I'm seeing an inconsistency between the Java and C++ miners: In C++ the nodes are shifted by 1 bit and or'ed bit (cuckoo.h):

node_t sipnode(siphash_keys *keys, edge_t nonce, u32 uorv) { return _sipnode(keys, nonce, uorv) << 1 | uorv; }

In Java they aren't (Cuckoo.java):

They are.

// generate edge in cuckoo graph public int sipnode(int nonce, int uorv) { return (int)siphash24(2*nonce + uorv) & EDGEMASK; }

Shifting is same as doubling and adding a bit same as or-ing, i.e.: 2*nonce + uorv == (nonce << 1) | uorv

regards, -John

Rupsbant commented 6 years ago

Dear John

Thank you for the swift response. I am aware of bitshifts. I'm talking about line 48 instead of line 43 however. If you inline the C++ function _sipnode you get:

return (siphash24(keys, 2*nonce + uorv) & EDGEMASK) << 1 | uorv;

Which contains both a multiplication of the nonce but also a bitshift of the hash.

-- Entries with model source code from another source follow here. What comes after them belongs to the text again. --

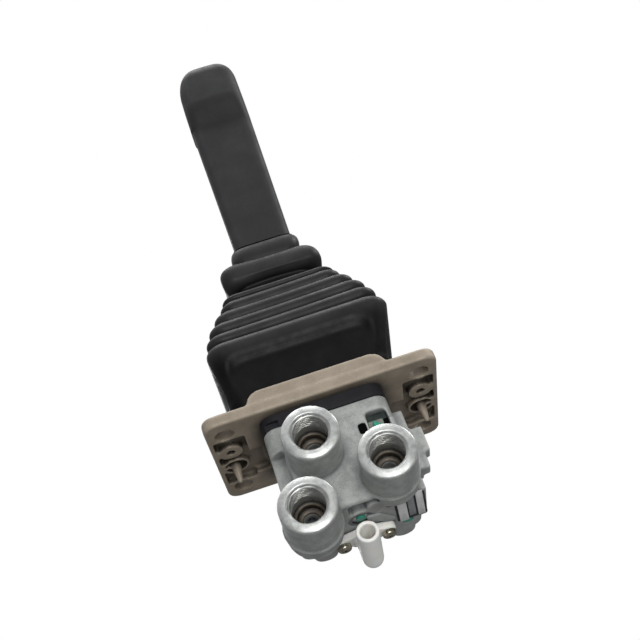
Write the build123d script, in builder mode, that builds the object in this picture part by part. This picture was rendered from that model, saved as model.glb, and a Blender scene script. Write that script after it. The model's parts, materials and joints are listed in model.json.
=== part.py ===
from build123d import *
import math
import os

# Single-axis lever pilot valve for panel mounting, in millimetres.
# The origin is the centre of the mounting plate's underside. +Z runs up the lever,
# +X along the plate's long side and -Y towards the three threaded ports.
# The lever rocks about X on a fixed pin. Its rocker works two spring-loaded plungers,
# and each plunger loads a pressure-reducing spool through a regulating spring.

# Mounting plate: a die casting with a collar for the boot and two retaining aprons.
plate_length = 104.6
plate_depth = 73.0
plate_thick = 5.5
plate_corner_r = 6.0
plate_edge_r = 1.0
panel_hole_inset_x = 8.3
panel_hole_inset_y = 10.5
panel_hole_r = 4.25
panel_hole_rim = 1.6
wing_pocket_length = 14.0
wing_pocket_width = 42.0
wing_pocket_depth = 3.4
wing_rib = 1.4
wing_margin = 2.2
wing_inner_length = 9.0
wing_inner_width = 23.0
wing_inner_x = 33.8
wing_inner_y = 6.0
wing_boss_r = 5.6
wing_boss_y = -9.0
pilot_hole_r = 1.9
pilot_hole_depth = 4.4
spike_y = 5.0
spike_length = 7.5
spike_base_r = 2.8
spike_tip_r = 1.2
spike_ring_r = 6.4
spike_ring_wall = 1.5
collar_length = 68.0
collar_depth = 60.0
collar_wall = 3.0
collar_corner_r = 6.0
collar_top = 12.0
apron_length = 63.0
apron_height = 5.6
apron_thick = 3.2
apron_corner_r = 6.5
apron_draft = 3.0

# Valve body casting, under the pivot housing's flange.
body_centre_x = -1.0
body_width = 55.0
body_front = 30.8
band_back = 28.0
body_back = 15.0
band_height = 11.5
body_bottom = -50.0
band_corner_r = 6.5
body_back_corner_r = 6.0
body_front_corner_r = 3.0
body_edge_r = 2.0
shoulder_width = 6.5
shoulder_depth = 7.3
side_lug_width = 5.0
side_lug_top = -11.0
side_step_width = 5.3
side_step_top = -21.0
side_lug_bottom = -40.0
side_step_bottom = -33.0
side_foot_width = 3.0
side_foot_setback = 1.0
side_lug_front = 20.0
side_lug_depth = 12.0
side_step_depth = 8.0
label_pad_width = 2.3
label_pad_height = 5.0
label_pad_front = 22.5
label_pad_depth = 27.0
rear_boss_r = 7.6
rear_lug_inset = 9.7
rear_lug_y = 16.5
rear_lug_r = 5.7
window_centre_x = 19.5
window_width = 9.0
window_top = -12.5
window_height = 12.5
window_depth = 8.3
slot_centre_x = 12.2
slot_width = 3.2
slot_top = -16.6
slot_height = 5.0
slot_depth = 4.0
pad_centre_x = 8.5
pad_centre_y = -20.0
pad_length = 11.0
pad_width = 8.0
core_pocket_length = 19.0
core_pocket_width = 13.5
core_pocket_depth = 4.0
core_pocket_x = 5.0
core_pocket_y = -21.3

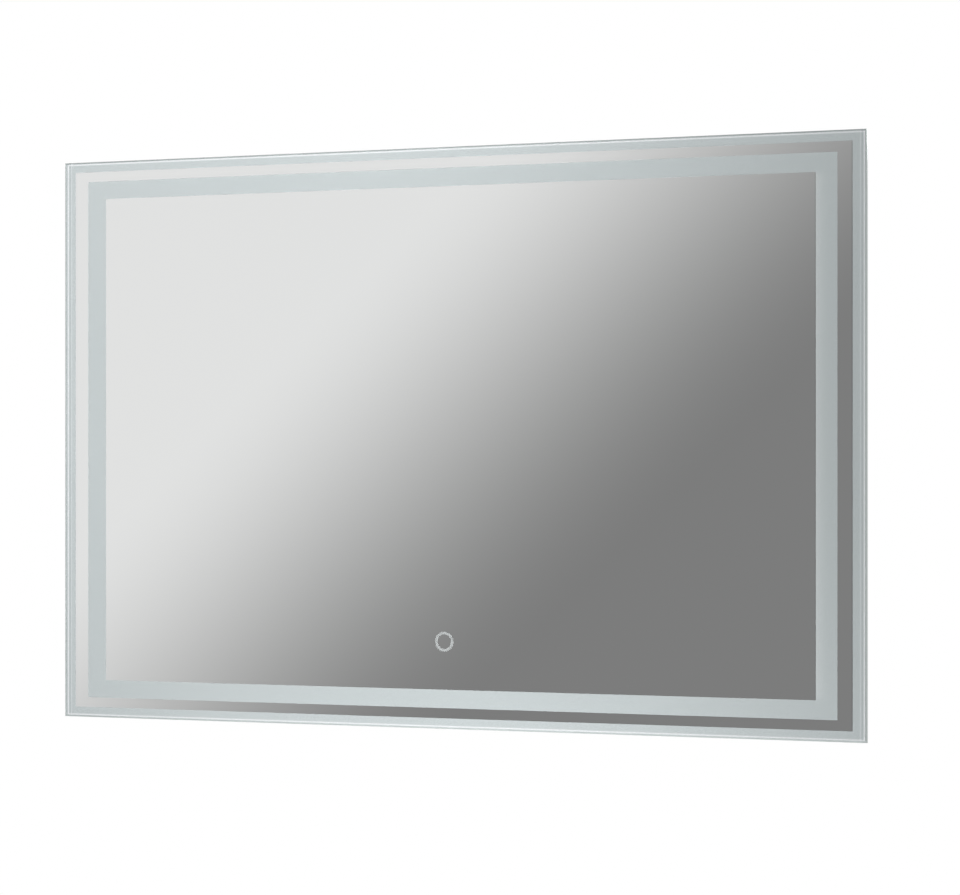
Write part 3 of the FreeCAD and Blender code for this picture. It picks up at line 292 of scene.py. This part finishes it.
def frosted_glass():
    """Sandblasted glass seen through its clear front: a fine pale speckle under a gloss, with a painted
    glow beside the field's right border and painted shade and highlight lines along the ground edge.
    """
    material, nodes, shader = new_material("frosted_glass")
    speckle = nodes.noise(0.0004, detail=3.0)
    clouds = nodes.noise(0.12, detail=2.0, seed=5.0)
    tone = nodes.blend(clouds, (0.516, 0.565, 0.571, 1), (0.541, 0.585, 0.592, 1))
    tone = nodes.blend(nodes.remap(speckle, 0.35, 0.65, 0.0, 0.06), tone, (0.8, 0.85, 0.85, 1))
    place = PanePlace(nodes)
    # Painted light: the frosted band is made paler towards the field's right border, as if lit by it
    distance, mask = place.right_border(field_line)
    painted_glow = nodes.remap(nodes.math("ABSOLUTE", distance), 0.0, painted_glow_reach, 1.0, 0.0)
    strength = nodes.math("MULTIPLY", mask, painted_glow_strength)
    painted_glow = nodes.math("MULTIPLY", nodes.math("MULTIPLY", painted_glow, painted_glow), strength)
    tone = nodes.blend(painted_glow, tone, (0.86, 0.88, 0.87, 1))
    behind = PanePlace(nodes, back_shift)
    # painted shade and highlight lines along the ground edge, shifted as the pane's back looks through
    # the glass
    for inset, strength, colour in painted_edge_lines:
        tone = nodes.blend(behind.line(behind.within(inset), line_width, strength), tone, colour)
    nodes.feed(shader.inputs["Base Color"], tone)
    nodes.feed(shader.inputs["Roughness"], nodes.remap(speckle, 0.3, 0.7, 0.22, 0.3))
    nodes.feed(shader.inputs["Normal"], nodes.bump(speckle, 0.00001, 0.2))
    shader.inputs["Metallic"].default_value = 0.35
    shader.inputs["Coat Weight"].default_value = 0.6
    shader.inputs["Coat Roughness"].default_value = 0.02
    return material


def ground_edge():
    """Ground and polished glass edge, greener than the face."""
    material, nodes, shader = new_material("ground_edge")
    streaks = nodes.noise(0.0012, (1, 1, 1), detail=4.0)
    tone = nodes.blend(streaks, (0.50, 0.56, 0.55, 1), (0.62, 0.67, 0.66, 1))
    nodes.feed(shader.inputs["Base Color"], tone)
    nodes.feed(shader.inputs["Roughness"], nodes.remap(streaks, 0.3, 0.7, 0.08, 0.2))
    nodes.feed(shader.inputs["Normal"], nodes.bump(streaks, 0.00001, 0.3))
    shader.inputs["Metallic"].default_value = 0.45
    shader.inputs["Coat Weight"].default_value = 0.5
    shader.inputs["Coat Roughness"].default_value = 0.05
    return material


# ---------------------------------------------------------------- mesh helpers


def mesh_object(name, builder, materials, smooth=False):
    """Object from a bmesh that builder fills. Its faces carry material numbers."""
    bm = bmesh.new()
    builder(bm)
    bmesh.ops.recalc_face_normals(bm, faces=bm.faces)
    for face in bm.faces:
        face.smooth = smooth
    mesh = bpy.data.meshes.new(name)
    bm.to_mesh(mesh)
    bm.free()
    piece = bpy.data.objects.new(name, mesh)
    for material in materials:
        mesh.materials.append(material)
    bpy.context.scene.collection.objects.link(piece)
    return piece


def close_loop(bm, points):
    """Vertices and edges of a closed loop."""
    corners = [bm.verts.new(point) for point in points]
    edges = [bm.edges.new((corners[index - 1], corners[index])) for index in range(len(corners))]
    return corners, edges


def pane_rectangle(inset, y):
    """Corners of the pane's outline drawn in by inset."""
    x = pane_half_width - inset[0]
    z = pane_half_height - inset[1]
    spots = [(-x, -z), (x, -z), (x, z), (-x, z)]
    return [Vector((u, y, pane_centre_z + v)) for u, v in spots]


def circle(x, z, y, radius, steps):
    points = []
    for step in range(steps):
        angle = 2 * math.pi * step / steps
        points.append(Vector((x + radius * math.cos(angle), y, z + radius * math.sin(angle))))
    return points


def band(bm, outer, inner, number):
    """Quads between two loops with the same count of corners."""
    for index in range(len(outer[0])):
        corners = (outer[0][index - 1], outer[0][index], inner[0][index], inner[0][index - 1])
        bm.faces.new(corners).material_index = number


def fill(bm, loops, number):
    """Flat face within the first loop, with the others as holes."""
    edges = [edge for loop in loops for edge in loop[1]]
    result = bmesh.ops.triangle_fill(bm, use_beauty=True, use_dissolve=False, edges=edges)
    for item in result["geom"]:
        if isinstance(item, bmesh.types.BMFace):
            item.material_index = number


# ---------------------------------------------------------------- the pane


def build_pane(bm):
    """One closed solid. Its front has a frosted margin, a mirror strip, a frosted band and the mirror
    field with the touch ring. Its back has the recesses that the sandblasting leaves."""
    edge, frost, mirror, back, mark = range(5)

    def rectangle(inset, y):
        return close_loop(bm, pane_rectangle(inset, y))

    def ring(radius, y):
        return close_loop(bm, circle(0, ring_z, y, radius, ring_steps))

    side_front = rectangle((0, 0), pane_front + front_arris)
    side_back = rectangle((0, 0), pane_back - back_arris)
    band(bm, side_front, side_back, edge)

    flat_front = rectangle((front_arris, front_arris), pane_front)
    band(bm, side_front, flat_front, edge)
    lines = (outer_band_line, strip_line, field_line)
    loops = [flat_front] + [rectangle(inset, pane_front) for inset in lines]
    for number, outer, inner in zip((frost, mirror, frost), loops, loops[1:]):
        band(bm, outer, inner, number)
    ring_outer = ring(ring_radius, pane_front)
    ring_inner = ring(ring_radius - ring_line, pane_front)
    fill(bm, [loops[-1], ring_outer], mirror)
    band(bm, ring_outer, ring_inner, mark)
    fill(bm, [ring_inner], mirror)

    flat_back = rectangle((back_arris, back_arris), pane_back)
    band(bm, side_back, flat_back, edge)
    blasted = pane_back - frost_depth
    outer = flat_back
    for start, end in ((rim_line, outer_band_line), (strip_line, field_line)):
        step_in = rectangle(start, pane_back)
        band(bm, outer, step_in, back)
        floor_start = rectangle(start, blasted)
        floor_end = rectangle(end, blasted)
        outer = rectangle(end, pane_back)
        band(bm, step_in, floor_start, frost)
        band(bm, floor_start, floor_end, frost)
        band(bm, floor_end, outer, frost)
    hole = ring(ring_radius, pane_back)
    floor_start = ring(ring_radius, blasted)
    floor_end = ring(ring_radius - ring_line, blasted)
    island = ring(ring_radius - ring_line, pane_back)
    fill(bm, [outer, hole], back)
    band(bm, hole, floor_start, frost)
    band(bm, floor_start, floor_end, frost)
    band(bm, floor_end, island, frost)
    fill(bm, [island], back)


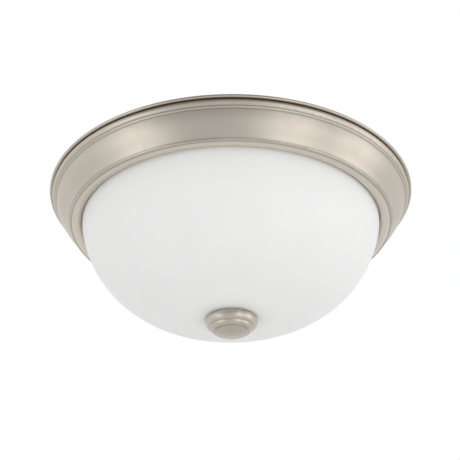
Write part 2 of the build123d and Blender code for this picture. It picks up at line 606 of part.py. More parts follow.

The Java function has the following:

return (int)siphash24(2*nonce + uorv) & EDGEMASK;

I see the same pattern in SimpleMiner.java at lines 46, 48 and 76. Where you use a high bit to mark the from and to node by adding/subtracting NEDGES.

However I don't see this pattern for the Java verification: 131,132

Reading more it's however clear that you mean to explicitly create a bipartite graph, something I seem to forget again and again. edit maybe it's not even a bug, us/vs probably encode a bipartite graph I seem to have found a just bug in the Java verifier.